Below are entries. Reproduce exactly the lines between the line holding "Turn this picture" and the line holding "# document; its", inclusive, and only those.

#### Given entries ####

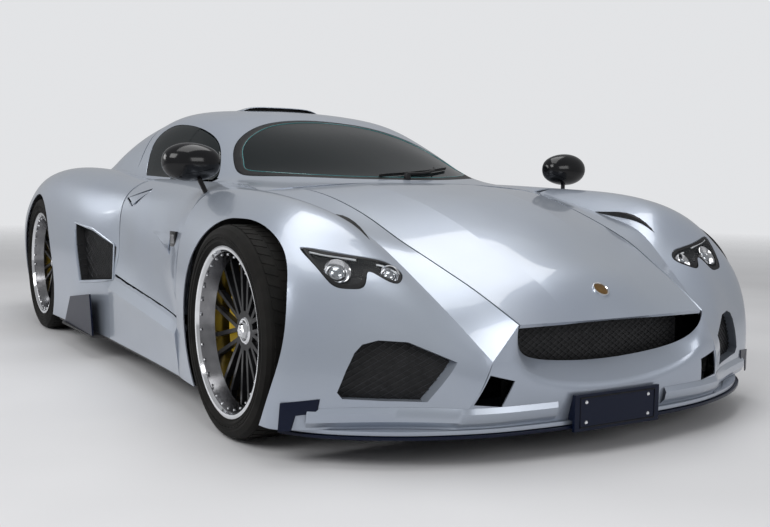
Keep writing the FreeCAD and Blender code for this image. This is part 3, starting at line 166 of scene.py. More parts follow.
def surface(name, low, high, rough, metal=0, scale=30, bump=0, bump_scale=None, **extra):
    """Material whose colour wanders between two tones, with roughness and relief of its own."""
    made, tree, shader = new_material(name, Metallic=metal, **extra)
    polished, dull = (rough * 0.85,) * 3, (min(1, rough * 1.15),) * 3
    set_values(shader, Base_Color=ramp(tree, noise(tree, scale), (0.3, low), (0.7, high)),
               Roughness=ramp(tree, noise(tree, scale * 0.6, 4), (0.25, polished), (0.8, dull)))
    if bump:
        relief = noise(tree, bump_scale or scale * 8, 3)
        node = add_node(tree, "ShaderNodeBump", Height=relief, Strength=bump, Distance=0.001)
        set_values(shader, Normal=node.outputs[0])
    return made


def paint_material():
    """Silver-blue pearl paint with faint flakes under a clear coat."""
    made, tree, shader = new_material("silver_pearl_paint", Metallic=0.55, Coat_Weight=0.7,
                                      Coat_Roughness=0.05)
    flakes = add_node(tree, "ShaderNodeTexVoronoi", Vector=coordinates(tree), Scale=1600)
    tone = ramp(tree, flakes.outputs["Color"], (0, (0.355, 0.395, 0.455)), (1, (0.385, 0.425, 0.485)))
    cloud = ramp(tree, noise(tree, 2.5, 3), (0.3, (0.95, 0.96, 1)), (0.7, (1, 1, 1)))
    set_values(shader, Base_Color=multiplied(tree, tone, cloud, 1),
               Roughness=ramp(tree, noise(tree, 6), (0.3, (0.33,) * 3), (0.7, (0.37,) * 3)))
    return made


def clear_material(name, tint, alpha):
    """Glass or clear plastic: a tinted, glossy skin that lets part of the light through."""
    made, tree, shader = new_material(name, Roughness=0.03, Alpha=alpha, Specular_IOR_Level=0.22)
    paler = tuple(level * 1.15 for level in tint)
    set_values(shader, Base_Color=ramp(tree, noise(tree, 3), (0.3, tint), (0.7, paler)))
    return made


def carbon_material():
    """Dark blue glossy weave."""
    made, tree, shader = new_material("blue_carbon_weave", Roughness=0.32, Specular_IOR_Level=0.15,
                                      Coat_Weight=0.06, Coat_Roughness=0.06)
    place = coordinates(tree)
    bands = add_node(tree, "ShaderNodeTexWave", Vector=place, Scale=110, bands_direction="DIAGONAL")
    checks = add_node(tree, "ShaderNodeTexChecker", Vector=place, Scale=260)
    weave = multiplied(tree, bands.outputs["Color"], checks.outputs["Color"], 0.5)
    tone = ramp(tree, weave, (0.1, (0.002, 0.004, 0.014)), (0.9, (0.006, 0.011, 0.032)))
    set_values(shader, Base_Color=tone)
    return made


# Shapes, each a list of points and a list of faces

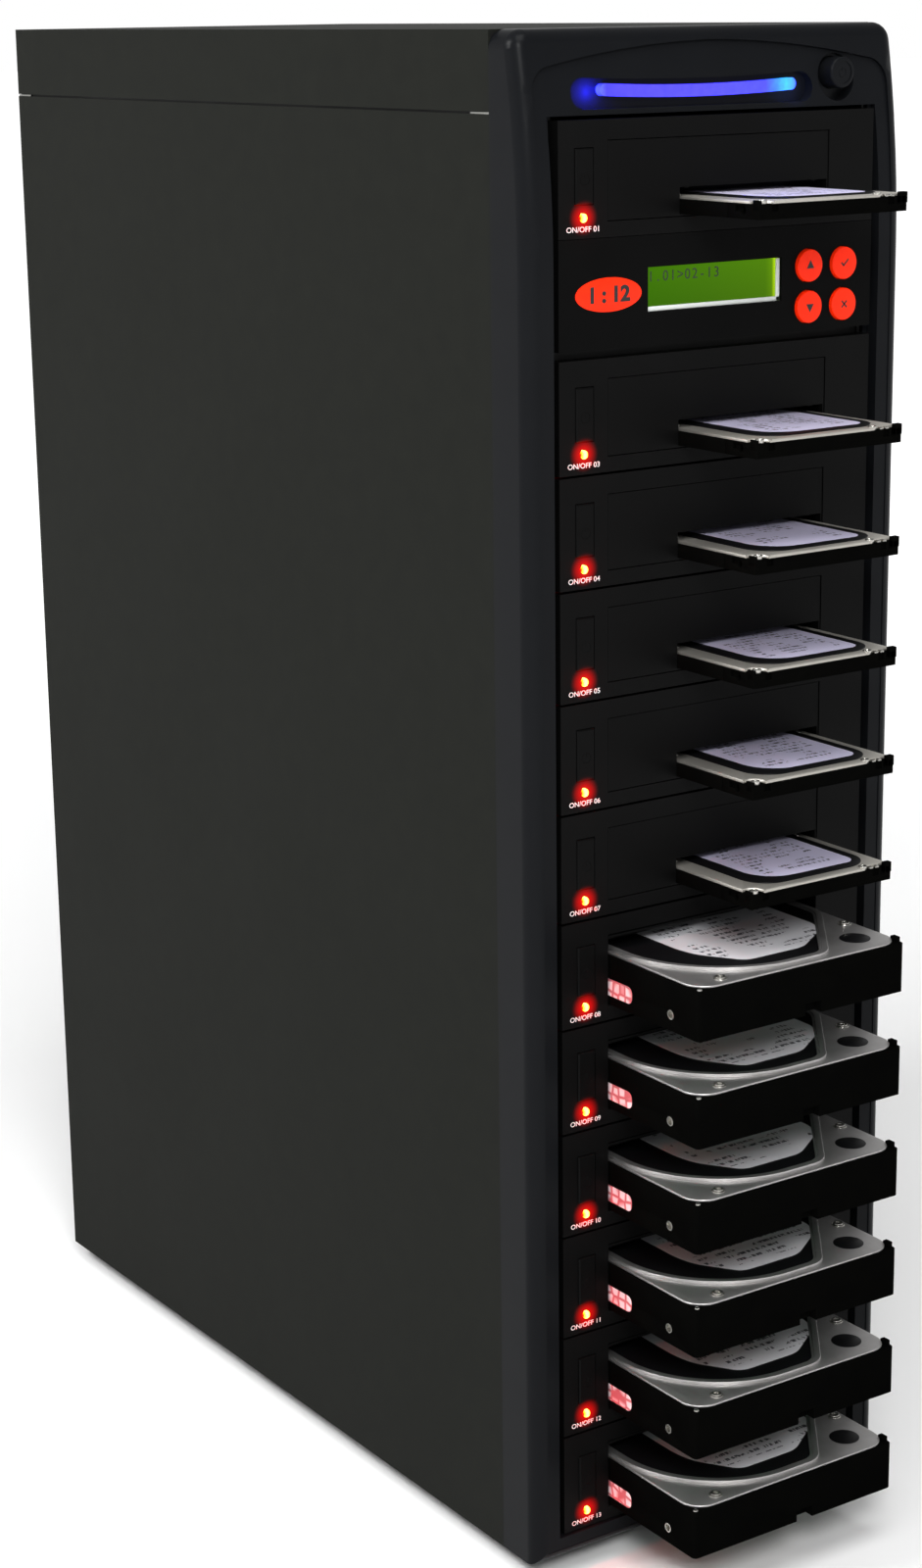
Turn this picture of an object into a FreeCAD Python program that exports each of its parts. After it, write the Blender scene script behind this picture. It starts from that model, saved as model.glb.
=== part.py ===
import FreeCAD, Part
import math
import os
import re
import Sketcher

# Thirteen-bay hard drive duplicator tower, in millimetres.  +Z is up, the front looks along -Y, the
# floor is z = 0 and the origin is the middle of the footprint.  Every piece is one body of this
# document; its sizes are expressions of the sheet called "sizes".

SIZES = {
    # where the rows of bays stand
    "face_y": -172.5,
    "bay_floor": 18,
    "bay_pitch": 42.5,
    # sheet-metal case
    "case_half": 89,
    "skin": 1,
    "case_low": 8,
    "case_top": 601.2,
    "seam_y": -151.5,
    "rear_y": 225.5,
    "cover_seam": 571.8,
    "seam_gap": 0.9,
    "hem": 11,
    # chassis
    "column_half": 73,
    "column_sheet": 1.2,
    "column_deep": 190,
    "rail_drop": 24,
    "shelf_z": 493,
    "bar_drop": 3.6,
    # power supply and fan
    "psu_half": 75,
    "psu_high": 86,
    "psu_deep": 140,
    "psu_lip": 4,
    "psu_sheet": 1.2,
    "psu_fan": 38,
    "inlet_x": -52,
    "inlet_z": 27,
    "inlet_half": 12.2,
    "inlet_high": 8.3,
    "inlet_deep": 17,
    "fan_half": 60,
    "fan_low": 190,
    "fan_deep": 25,
    "fan_bore": 57.5,
    "hub_round": 20,
    "shaft_round": 2,
    "shaft_gap": 0.05,
    "grille_slot": 7,
    "grille_pitch": 11,
    "grille_rib": 4,
    # moulded front bezel
    "bezel_front": 1.5,
    "edge_round": 6,
    "opening_half": 77,
    "opening_low": 17.5,
    "opening_top": 571,
    "ledge": 2,
    "ledge_y": 1.5,
    "lean_from": 518,
    "lean": 8.2,
    "scoop_side": 0.4,
    "scoop_top": 1.4,
    "brow_top": 596.4,
    "brow_end": 588.6,
    "brow_half": 74,
    "brow_round": 10,
    "inner_half": 83,
    "corner_round": 7,
    "shell": 3,
    # light bar and its recess
    "recess_left": -60,
    "recess_right": 41.2,
    "recess_z": 578.5,
    "recess_round": 5.5,
    "recess_y": 8,
    "bar_left": -51.5,
    "bar_right": 39.5,
    "bar_z": 579.6,
    "bar_half": 2.2,
    "bar_sag": 1.2,
    "bar_y": 5,
    # power button
    "power_x": 58.9,
    "power_z": 583.2,
    "power_round": 5.8,
    "power_dish": 8.8,
    "power_dish_z": 581.6,
    "power_front": 0.6,
    "power_floor": 8,
    # one rack
    "rack_half": 74,
    "rack_high": 41.6,
    "rack_thick": 6,
    "cage_half": 73,
    "cage_low": 4.1,
    "cage_top": 37,
    "cage_wall": 1,
    "cage_floor": 5.6,
    "cage_roof": 36,
    "cage_deep": 175,
    "mouth_half": 52.1,
    "mouth_low": 5.6,
    "mouth_high": 34.4,
    # rack push button and status light
    "push_x": -62.6,
    "push_half": 4,
    "push_low": 12,
    "push_high": 31.7,
    "push_out": 0.6,
    "push_gap": 0.3,
    "lamp_x": -63,
    "lamp_z": 7.6,
    "lamp_round": 1.6,
    # closed door of a 2.5 inch bay, with its slot
    "door_half": 51.8,
    "door_low": 5.9,
    "door_high": 34.1,
    "door_thick": 2.4,
    "slot_left": -19,
    "slot_right": 51.3,
    "slot_low": 6.5,
    "slot_high": 16.3,
    "flap_axis_y": 4.6,
    "flap_axis_z": 17.2,
    "flap_pin": 0.7,
    "flap_barrel": 1.2,
    "flap_long": 9.4,
    "flap_thick": 1,
    "flap_tilt": -13,
    "ear_left": -15,
    "ear_right": 46,
    "ear_wide": 2,
    # door of a 3.5 inch bay, folded in over the drive
    "fold_half": 51.6,
    "fold_thick": 2,
    "fold_long": 27,
    "fold_axis_y": 2.6,
    "fold_axis_z": 32.8,
    "fold_pin": 1,
    "fold_tilt": -8,
    "pin_gap": 0.05,
    "pin_deep": 2,
    # 2.5 inch drive
    "small_left": -18.6,
    "small_wide": 69.85,
    "small_long": 100,
    "small_high": 7,
    "small_out": 45,
    "small_low": 6.6,
    # 3.5 inch drive
    "large_half": 50.8,
    "large_long": 147,
    "large_high": 22,
    "large_out": 54,
    "large_low": 5.8,
    "cap_nose": 3.7,
    "cap_round": 47,
    "cap_corner": 14.5,
    # sockets in the racks and recesses in the drives
    "board_thick": 1.6,
    "plug_high": 4,
    "small_plug_left": -13,
    "small_plug_right": 20,
    "large_plug_left": -4,
    "large_plug_right": 38,
    # control panel in bay 2
    "panel_low": 488,
    "panel_high": 527.8,
    "panel_thick": 4,
    "window_left": -33.7,
    "window_right": 29.7,
    "window_low": 500.1,
    "window_high": 516.2,
    "key_left": 42.7,
    "key_right": 59.8,
    "key_low": 497,
    "key_high": 512.5,
    "key_round": 6.1,
    "key_out": 1.4,
    "key_gap": 0.3,
    # feet
    "foot_round": 15,
    "foot_x": 62,
    "foot_inset": 34,
}

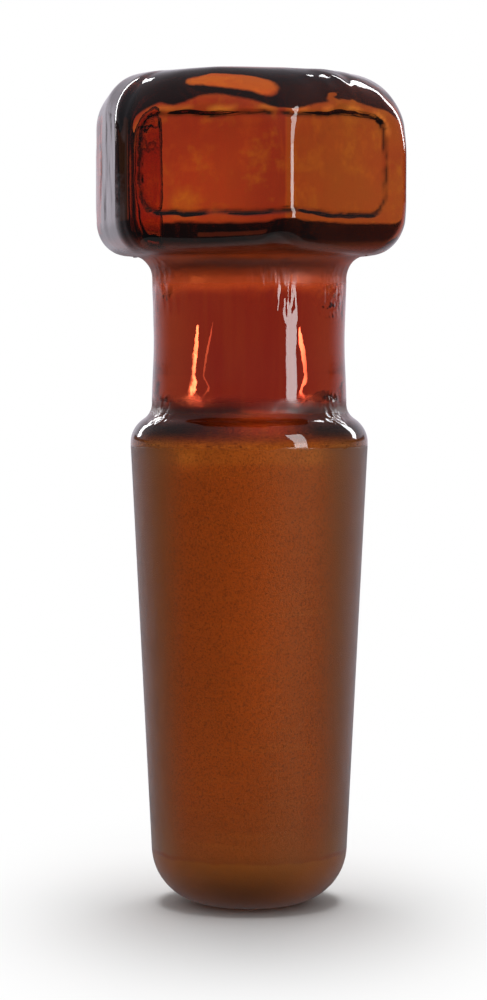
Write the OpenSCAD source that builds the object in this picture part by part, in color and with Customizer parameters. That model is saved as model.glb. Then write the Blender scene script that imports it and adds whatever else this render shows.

####

## Answer for this exercise
Turn this picture of an object into a FreeCAD Python program that exports each of its parts. After it, write the Blender scene script behind this picture. It starts from that model, saved as model.glb.
=== part.py ===
import FreeCAD, Part
import math
import os
import re
import Sketcher

# Thirteen-bay hard drive duplicator tower, in millimetres.  +Z is up, the front looks along -Y, the
# floor is z = 0 and the origin is the middle of the footprint.  Every piece is one body of this
# document; its sizes are expressions of the sheet called "sizes".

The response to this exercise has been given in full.